## Given material
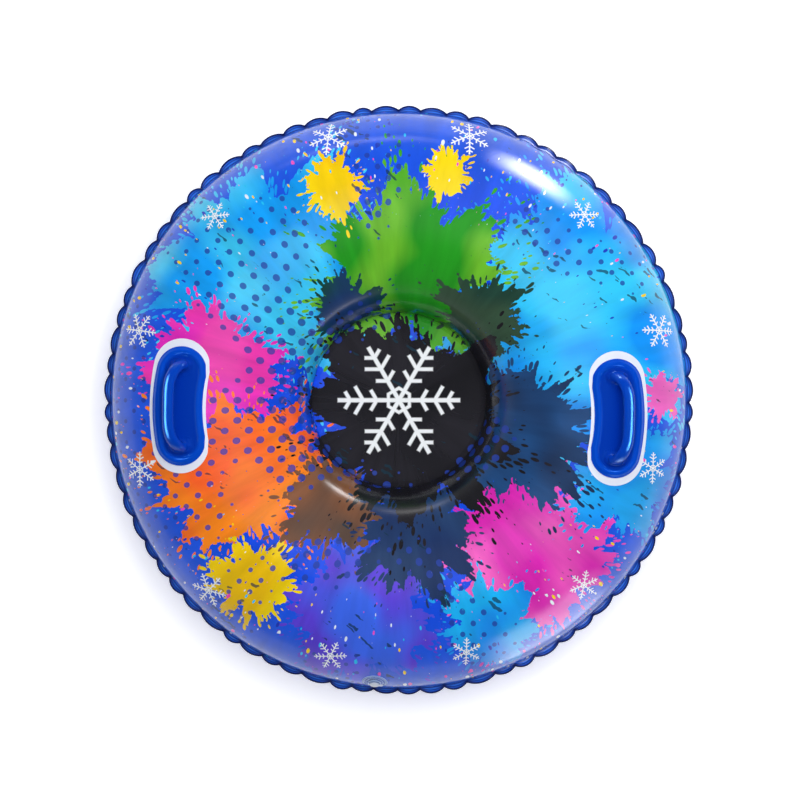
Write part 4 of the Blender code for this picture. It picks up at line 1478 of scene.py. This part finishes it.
print("turned pieces have", ROUND_COLUMNS, "columns")

# %% [markdown]
# The base is a disc with two raised ridges and a collar, and inside it the socket for the stem. Clear
# plastic looks denser where it is thick, so the ridges' places are stored for the material.

# %% Add the valve's disc
# Distance from the axis and height, in mm, from the socket's foot round the disc to the collar's top
BASE_PROFILE = [
    (7.3, -6), (8.7, -6), (8.7, 0.3), (12, 0.3), (16, 0.3), (21.8, 0.3), (22, 0.5), (22, 0.85), (21.7, 1.1),
    (20.2, 1.1), (19.7, 1.25), (19.5, 1.6), (19, 1.7), (18.5, 1.6), (18.3, 1.25), (17.8, 1.1), (15.7, 1.1),
    (15.2, 1.25), (15, 1.6), (14.5, 1.7), (14, 1.6), (13.8, 1.25), (13.2, 1.1), (12.2, 1.15), (11.6, 1.5),
    (11.1, 2.2), (10.9, 2.7), (10.5, 2.95), (10, 3), (8, 3), (7.5, 2.95), (7.3, 2.75),
]
BASE_HUG = [1 if 8.8 < distance and height < 2 else 0 for distance, height in BASE_PROFILE]
DISC_RIDGES = np.array([10.4, 14.5, 19.0, 21.9]) * MM
RIDGE_WIDTH = 0.9 * MM


def store_ridges(mesh, ridges):
    """Ridge = exp(-(distance to the nearest ridge's radius / width)^2), in the valve's own frame."""
    local = from_valve(np.array([vertex.co for vertex in mesh.vertices]))
    away = np.hypot(local[:, 0], local[:, 1])[:, None]
    store_shares(mesh, "ridge", np.exp(-((abs(away - ridges).min(axis=1) / RIDGE_WIDTH) ** 2)))


disc = turned_mesh("valve_disc", BASE_PROFILE, closed=True, hug=BASE_HUG)
store_ridges(disc, DISC_RIDGES)
add_piece("valve_disc", disc, THIN_CLEAR, "tube", "clear_valve", "valve_base")

# %% [markdown]
# The stem is a short tube with a foot that stops it inside the ring and a lip outside. The stopper has a
# hollow plug that fills the stem's bore, and a finger's dent in its top.

# %% Add the spout and the stopper
STEM_PROFILE = [
    (4.5, -16.8), (8.5, -16.8), (8.8, -16.5), (8.8, -15.6), (8.5, -15.3), (7.2, -15.3), (7, -15.1), (7, 3.1),
    (7.2, 3.3), (9.2, 3.3), (9.5, 3.55), (9.5, 4.25), (9.2, 4.5), (4.8, 4.5), (4.5, 4.2),
]
STEM_WALLS = np.array([4.5, 7.0]) * MM
stem = turned_mesh("valve_spout", STEM_PROFILE, closed=True)
store_ridges(stem, STEM_WALLS)
add_piece("valve_spout", stem, THIN_CLEAR, "stem", "clear_valve", "valve_stem")

CAP_PROFILE = [
    (0, 4.8), (2.5, 4.8), (2.5, -0.2), (3.4, -0.2), (4.2, 4.8), (7.7, 4.8), (8, 5.05), (8, 6.0), (7.8, 6.3),
    (7.2, 6.42), (6.2, 6.5), (5.8, 6.72), (5.2, 6.72), (4.8, 6.55), (3, 6.8), (1.5, 6.95), (0, 7.0),
]
cap = turned_mesh("valve_stopper", CAP_PROFILE)
add_piece("valve_stopper", cap, MILKY_CLEAR, "cap", "clear_valve", "valve_cap")

# %% [markdown]
# The cap's pull tab is a small rounded tongue: a superellipse outline that thins towards its tip, with ribs
# for the finger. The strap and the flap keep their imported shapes, and take the clear material.

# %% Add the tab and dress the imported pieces
TAB_START = 7.0 * MM
TAB_END = 14.0 * MM
TAB_HALF_WIDTH = 3.5 * MM
TAB_HALF_DEPTH = 0.55 * MM
TAB_HEIGHT = 5.6 * MM
TAB_COLUMNS = 72
TAB_ROWS = 15
RIB_HEIGHT = 0.18 * MM
RIB_PITCH = 1.6 * MM
RIB_START = TAB_START + 2 * MM


def tab_mesh():
    """Place = middle + half size * signed power of cosine and sine, thinner at the tip, with ribs on top."""
    turn = around(TAB_COLUMNS)[None, :]
    rise = np.linspace(-math.pi / 2, math.pi / 2, TAB_ROWS)[:, None]
    ring = np.cos(rise) ** 0.35
    x = ring * power_of(np.cos(turn), 0.6)
    y = ring * power_of(np.sin(turn), 0.8)
    along = (TAB_START + TAB_END) / 2 + x * (TAB_END - TAB_START) / 2
    ribs = RIB_HEIGHT * np.cos((along - TAB_START) * TURN / RIB_PITCH) * (along > RIB_START)
    z = TAB_HEIGHT + np.sin(rise) * TAB_HALF_DEPTH * (1.1 - 0.25 * x) + ribs * (rise > 0) * ring
    points = in_valve(np.stack([along, y * TAB_HALF_WIDTH, z + 0 * x], axis=-1))
    return closed_up(mesh_from("valve_pull_tab", points.reshape(-1, 3), [grid_faces(*x.shape)]))


add_piece("valve_pull_tab", tab_mesh(), MILKY_CLEAR, "cap", "clear_valve")
for node_name in ("valve_strap", "valve_flap"):
    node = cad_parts[node_name]
    node.data.materials.clear()
    node.data.materials.append(MILKY_CLEAR)

# %% [markdown]
# ## Floor
# The photograph is a plain product shot on white. The floor is pale and takes the tube's shadow. For the eye
# and for mirrors it also gives a little light of its own, which makes it white. That light grows with the
# distance, because the lamps hang near the tube.

# %% Lay the floor
FLOOR_LIFT = (0.50, 0.88)
FLOOR_REACH = (1.2, 6.0)
FLOOR_SIZE = 60


def white_floor(tree, place):
    """Pale floor: diffuse, plus a light of its own that only the eye and mirrors see; clear from below."""
    away = add(tree, "VectorMath", (place,), output="Value", operation="LENGTH")
    lift = add(tree, "MapRange", (away, *FLOOR_REACH, *FLOOR_LIFT), interpolation_type="SMOOTHSTEP")
    seen = add(tree, "LightPath", output="Is Camera Ray")
    for ray in ("Is Glossy Ray", "Is Transmission Ray"):
        seen = add(tree, "Math", (seen, add(tree, "LightPath", output=ray)), operation="MAXIMUM")
    strength = add(tree, "Math", (seen, lift), operation="MULTIPLY")
    pale = add(tree, "BsdfDiffuse", {"Color": rgb("#F4F5F7")})
    own = add(tree, "Emission", {"Color": (1, 1, 1, 1), "Strength": strength})
    both = add(tree, "AddShader", (pale, own))
    behind = add(tree, "NewGeometry", output="Backfacing")
    return add(tree, "MixShader", (behind, both, add(tree, "BsdfTransparent")))


corner = FLOOR_SIZE / 2
floor_points = np.array([(-1, -1, 0), (1, -1, 0), (1, 1, 0), (-1, 1, 0)]) * corner - [0, 0, 0.5 * MM]
floor_mesh = mesh_from("floor", floor_points, [np.array([[0, 1, 2, 3]])])
floor_mesh.materials.append(make_material("pale floor", white_floor))
floor = bpy.data.objects.new("floor", floor_mesh)
bpy.context.scene.collection.objects.link(floor)
print("floor:", FLOOR_SIZE, "m wide")

# %% [markdown]
# ## Light
# The studio is bright near the ground and dim overhead, as a room with white walls and a dark ceiling. The
# film then mirrors the dark ceiling where it faces up, so the inks stay deep, and the white walls only along
# its edge. The world could be an even white, but that would lay a grey veil over the whole print.

# %% Build the studio
ROOM_LEVELS = ((-0.10, 1.0), (0.03, 1.0), (0.16, 0.38), (0.42, 0.16), (1.0, 0.10))
world = bpy.data.worlds.new("studio")
world.use_nodes = True
sky_tree = world.node_tree
sky_tree.nodes.clear()
direction = add(sky_tree, "TexCoord", output="Generated")
rise = add(sky_tree, "SeparateXYZ", (direction,), output="Z")
level = add(sky_tree, "ValToRGB", (add(sky_tree, "Math", (rise, 0.5, 0.5), operation="MULTIPLY_ADD"),))
steps = level.node.color_ramp
steps.interpolation = "EASE"
for number, (height, grey) in enumerate(ROOM_LEVELS):
    place = 0.5 + height / 2
    stop = steps.elements[number] if number < 2 else steps.elements.new(place)
    stop.position = place
    stop.color = (grey, grey, grey, 1)
add(sky_tree, "OutputWorld", {"Surface": add(sky_tree, "Background", (level, 1))})
bpy.context.scene.world = world
print("room:", ", ".join(f"{height:+.2f} up is {grey}" for height, grey in ROOM_LEVELS))

# %% [markdown]
# ## Lamps
# One wide lamp overhead gives the even light. It is hidden from mirrors, and so is the key lamp, which gives
# the ring its lit and its shaded side. The other lamps are there for their reflections. Two small ones stand
# close to the shoulder, so low that the ring hides them from its own inner slope. Two long ones are each
# linked to one grip and draw its highlight.

# %% List the lamps
# Name, azimuth, elevation, distance, size in metres, power, share that fades, and the rays that miss it
LAMPS = (
    ("overhead", 60, 83, 4.5, (3.4, 3.4), 185, 0.3, "glossy"),
    ("key", 55, 52, 4.0, (2.2, 2.2), 62, 0.3, "glossy"),
    ("streak", 59, 12.2, 0.68, (0.30, 0.20), 6.0, 0.95, "diffuse"),
    ("window", -56, 2.7, 0.69, (0.42, 0.44), 2.2, 0.5, "diffuse"),
    ("strip", 98, 15, 2.8, (2.4, 0.35), 9, 0.8, "camera"),
)
GRIP_LAMP = (42, 2.6, (5.0, 1.3), 800, 0.6, "diffuse")
print(len(LAMPS), "lamps for the tube and one for each grip")

# %% [markdown]
# A lamp's panel shows in glossy film with a hard outline. A real softbox is brightest in the middle, so the
# light of each fades towards its sides.

# %% Hang the lamps
def soften(lamp, edge):
    """Lamp strength = smoothstep(distance to the nearer side / edge) across and along the panel."""
    lamp.use_nodes = True
    tree = lamp.node_tree
    tree.nodes.clear()
    place = add(tree, "SeparateXYZ", (add(tree, "NewGeometry", output="Parametric"),))
    strength = 1.0
    for side in (place, place.node.outputs["Y"]):
        from_middle = add(tree, "Math", (side, 2, -1), operation="MULTIPLY_ADD")
        from_middle = add(tree, "Math", (from_middle,), operation="ABSOLUTE")
        fade = (from_middle, 1 - edge, 1, 1, 0)
        fade = add(tree, "MapRange", fade, interpolation_type="SMOOTHSTEP")
        strength = add(tree, "Math", (strength, fade), operation="MULTIPLY")
    add(tree, "OutputLight", {"Surface": add(tree, "Emission", {"Strength": strength})})


def add_lamp(name, azimuth, elevation, distance, size, power, edge, blind):
    """A softbox in a direction given in degrees from the ring's middle, hidden from one kind of ray."""
    lamp = bpy.data.lights.new(name, "AREA")
    lamp.shape = "RECTANGLE"
    lamp.size, lamp.size_y = size
    lamp.energy = power
    soften(lamp, edge)
    turn, rise = math.radians(azimuth), math.radians(elevation)
    way = Vector((math.cos(turn) * math.cos(rise), math.sin(turn) * math.cos(rise), math.sin(rise)))
    softbox = bpy.data.objects.new(name, lamp)
    softbox.location = way * distance + Vector((0, 0, SEAM_HEIGHT))
    softbox.rotation_euler = way.to_track_quat("Z", "Y").to_euler()
    softbox.visible_camera = False
    setattr(softbox, f"visible_{blind}", False)
    bpy.context.scene.collection.objects.link(softbox)
    print(f"{name}: {power} W at {azimuth} degrees, {elevation} up")
    return softbox


for lamp_row in LAMPS:
    add_lamp(*lamp_row)
for side_name, azimuth in HANDLE_AZIMUTHS.items():
    lit = bpy.data.collections.new(f"{side_name} grip")
    lit.objects.link(bpy.data.objects[f"{side_name}_grip"])
    shine = add_lamp(f"{side_name} shine", azimuth, *GRIP_LAMP)
    shine.light_linking.receiver_collection = lit

# %% [markdown]
# ## Camera
# The photograph looks straight down from far away, so a long lens does the same here.

# %% Set the camera
PHOTO_SIZE = 800
SCALE = 1.70 * MM
OUTLINE_MIDDLE = (398.9, 400.2)
CAMERA_HEIGHT = 8.0
SENSOR = 36.0
lens = bpy.data.cameras.new("camera")
lens.sensor_width = SENSOR
lens.lens = SENSOR * (CAMERA_HEIGHT - SEAM_HEIGHT) / (PHOTO_SIZE * SCALE)
camera = bpy.data.objects.new("camera", lens)
right = (PHOTO_SIZE / 2 - OUTLINE_MIDDLE[0]) * SCALE
up = (OUTLINE_MIDDLE[1] - PHOTO_SIZE / 2) * SCALE
camera.location = (right, up, CAMERA_HEIGHT)
bpy.context.scene.collection.objects.link(camera)
bpy.context.scene.camera = camera
bpy.context.scene.view_settings.view_transform = "Standard"
print(f"lens {lens.lens:.0f} mm")

# %% [markdown]
# ## The last step
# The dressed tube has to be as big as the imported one. The view layer is updated last, so that every
# piece stands where the body it rides on puts it.

# %% Update and finish
bpy.context.view_layer.update()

## Task
Reproduce exactly the lines from the line with "# %% Add the tab" through the line with "# distance, because", both end lines included, and only those lines.

## Task answer
# %% Add the tab and dress the imported pieces
TAB_START = 7.0 * MM
TAB_END = 14.0 * MM
TAB_HALF_WIDTH = 3.5 * MM
TAB_HALF_DEPTH = 0.55 * MM
TAB_HEIGHT = 5.6 * MM
TAB_COLUMNS = 72
TAB_ROWS = 15
RIB_HEIGHT = 0.18 * MM
RIB_PITCH = 1.6 * MM
RIB_START = TAB_START + 2 * MM


def tab_mesh():
    """Place = middle + half size * signed power of cosine and sine, thinner at the tip, with ribs on top."""
    turn = around(TAB_COLUMNS)[None, :]
    rise = np.linspace(-math.pi / 2, math.pi / 2, TAB_ROWS)[:, None]
    ring = np.cos(rise) ** 0.35
    x = ring * power_of(np.cos(turn), 0.6)
    y = ring * power_of(np.sin(turn), 0.8)
    along = (TAB_START + TAB_END) / 2 + x * (TAB_END - TAB_START) / 2
    ribs = RIB_HEIGHT * np.cos((along - TAB_START) * TURN / RIB_PITCH) * (along > RIB_START)
    z = TAB_HEIGHT + np.sin(rise) * TAB_HALF_DEPTH * (1.1 - 0.25 * x) + ribs * (rise > 0) * ring
    points = in_valve(np.stack([along, y * TAB_HALF_WIDTH, z + 0 * x], axis=-1))
    return closed_up(mesh_from("valve_pull_tab", points.reshape(-1, 3), [grid_faces(*x.shape)]))


add_piece("valve_pull_tab", tab_mesh(), MILKY_CLEAR, "cap", "clear_valve")
for node_name in ("valve_strap", "valve_flap"):
    node = cad_parts[node_name]
    node.data.materials.clear()
    node.data.materials.append(MILKY_CLEAR)

# %% [markdown]
# ## Floor
# The photograph is a plain product shot on white. The floor is pale and takes the tube's shadow. For the eye
# and for mirrors it also gives a little light of its own, which makes it white. That light grows with the
# distance, because the lamps hang near the tube.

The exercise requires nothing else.